Scalable All‐Inorganic Halide Perovskite Photoanodes with >100 h Operational Stability Containing Earth‐Abundant Materials

The application of halide perovskites in the photoelectrochemical generation of solar fuels and feedstocks is hindered by the instability of perovskites in aqueous electrolytes and the use of expensive electrode and catalyst materials, particularly in photoanodes driving kinetically slow water oxidation. Here, solely earth‐abundant materials are incorporated to fabricate a CsPbBr3‐based photoanode that reaches a low onset potential of +0.4 VRHE and 8 mA cm−2 photocurrent density at +1.23 VRHE for water oxidation, close to the radiative efficiency limit of CsPbBr3. This photoanode retains 100% of its stabilized photocurrent density for more than 100 h of operation by replacing once the inexpensive graphite sheet upon signs of deterioration.

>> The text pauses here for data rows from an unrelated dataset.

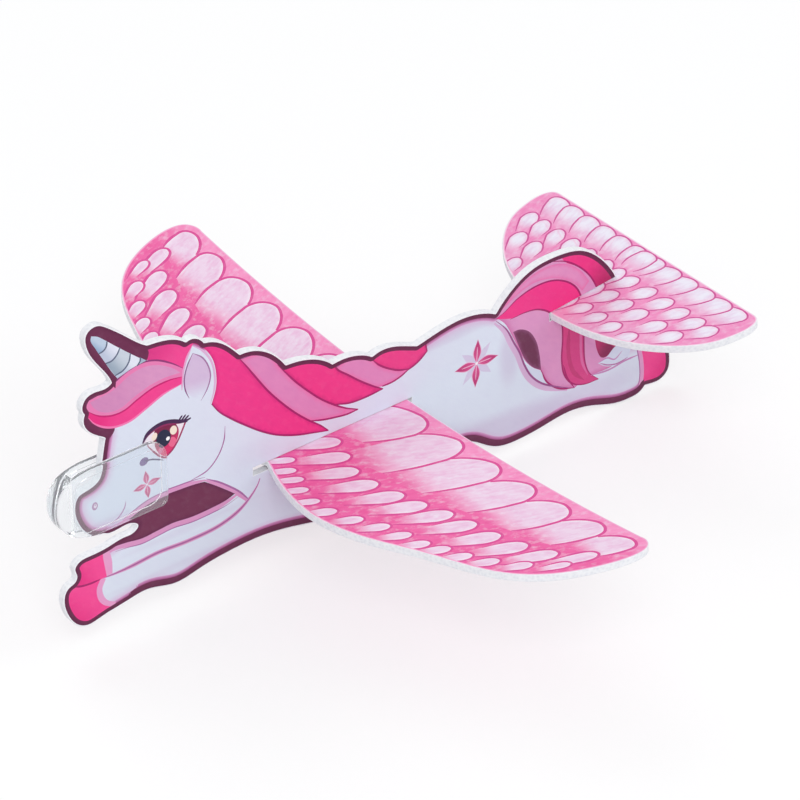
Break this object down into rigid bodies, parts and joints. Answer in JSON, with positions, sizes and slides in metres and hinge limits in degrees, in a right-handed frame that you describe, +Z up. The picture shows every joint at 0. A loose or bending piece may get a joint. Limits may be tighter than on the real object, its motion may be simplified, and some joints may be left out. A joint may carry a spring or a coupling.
{
  "type": "foam hand glider",
  "caption": "Slot-together foam hand glider: printed winged-pony profile sheet, bowed main wing, flat tailplane and a clear clip-on nose weight.",
  "frame": {"origin": "bottom centre of the glider's box, midway between nose and tail and in the profile sheet's middle plane", "axes": "+X towards the tail, +Y towards the right wing tip, +Z up"},
  "size_m": [0.1718, 0.164, 0.0796],
  "materials": {
    "profile_foam": "printed polystyrene foam",
    "wing_foam": "printed polystyrene foam",
    "tail_foam": "printed polystyrene foam",
    "clear_plastic": "clear moulded"
  },
  "bodies": {
    "fuselage": {"body": "profile_foam"},
    "wing": {"main_wing": "wing_foam"},
    "tail": {"tailplane": "tail_foam"},
    "nose": {"nose_weight": "clear_plastic"}
  },
  "joints": [
    {"name": "wing_trim", "type": "slide", "parent": "fuselage", "child": "wing", "axis": [1, 0, 0], "range_m": [-0.0035, 0.001]},
    {"name": "tailplane", "type": "slide", "parent": "fuselage", "child": "tail", "axis": [0.9945, 0, 0.1045], "range_m": [0, 0.024]},
    {"name": "nose_weight", "type": "slide", "parent": "fuselage", "child": "nose", "axis": [-1, 0, 0], "range_m": [0, 0.026]}
  ]
}
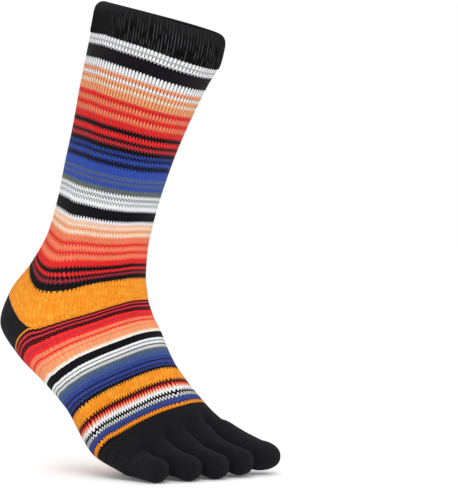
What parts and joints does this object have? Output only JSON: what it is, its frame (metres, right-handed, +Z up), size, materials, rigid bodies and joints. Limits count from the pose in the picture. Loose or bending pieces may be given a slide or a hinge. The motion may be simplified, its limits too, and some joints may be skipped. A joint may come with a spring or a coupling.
{
  "type": "toe sock",
  "caption": "Knitted crew sock with separate toe pockets, ribbed cuff, horizontal serape-style stripes, black heel and toes, shown as worn.",
  "frame": {"origin": "inside the heel pocket, where the wearer's heel bears on the cloth", "axes": "+X towards the toes, level; +Y towards the inner side of the right foot; +Z up, with the heel raised and the toes low as shown"},
  "size_m": [0.2184, 0.1082, 0.3494],
  "materials": {
    "black_ribbed_knit": "matt ribbed knit",
    "striped_knit": "matt stocking stitch in stripes",
    "black_knit": "matt stocking stitch"
  },
  "bodies": {
    "root": {"cuff": "black_ribbed_knit", "leg": "striped_knit", "heel_pocket": "black_knit", "foot": "striped_knit", "forefoot": "black_knit", "little_toe_pocket": "black_knit", "fourth_toe_pocket": "black_knit", "third_toe_pocket": "black_knit", "second_toe_pocket": "black_knit", "big_toe_pocket": "black_knit"}
  },
  "joints": []
}
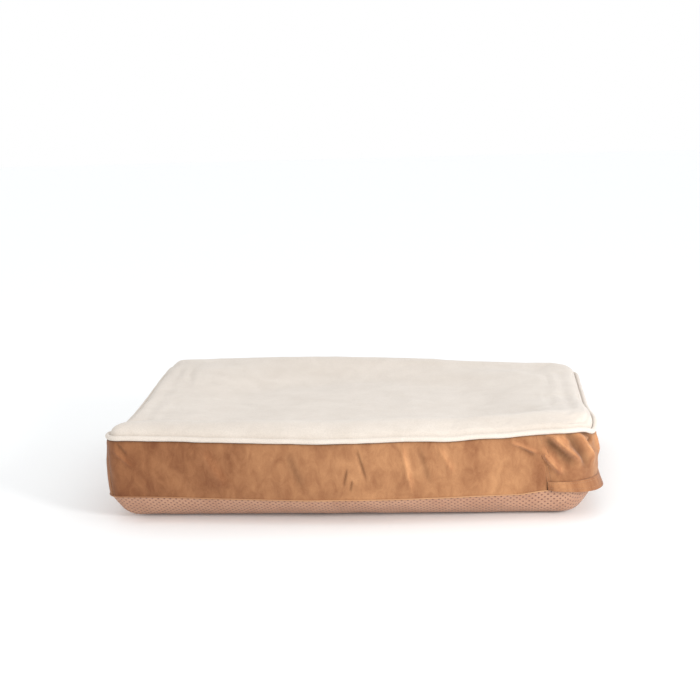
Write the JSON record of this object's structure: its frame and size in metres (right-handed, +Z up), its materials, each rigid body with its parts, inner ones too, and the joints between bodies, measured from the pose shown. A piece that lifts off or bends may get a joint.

The improved performance is due to an efficiently electrodeposited NiFeOOH catalyst on a protective self‐adhesive graphite sheet, and enhanced charge transfer achieved by phase engineering of CsPbBr3. Devices with >1 cm2 area, and low‐temperature processing demonstrate the potential for low capital cost, stable, and scalable perovskite photoanodes. A critical challenge for the application of perovskite photoelectrodes for solar fuels and feedstock generation is to overcome their instability in aqueous media and the use of expensive materials. In this work, a CsPbBr3 photoanode is presented that contains solely earth‐abundant materials and reaches over 100 h operational stability, which can be easily extended to weeks.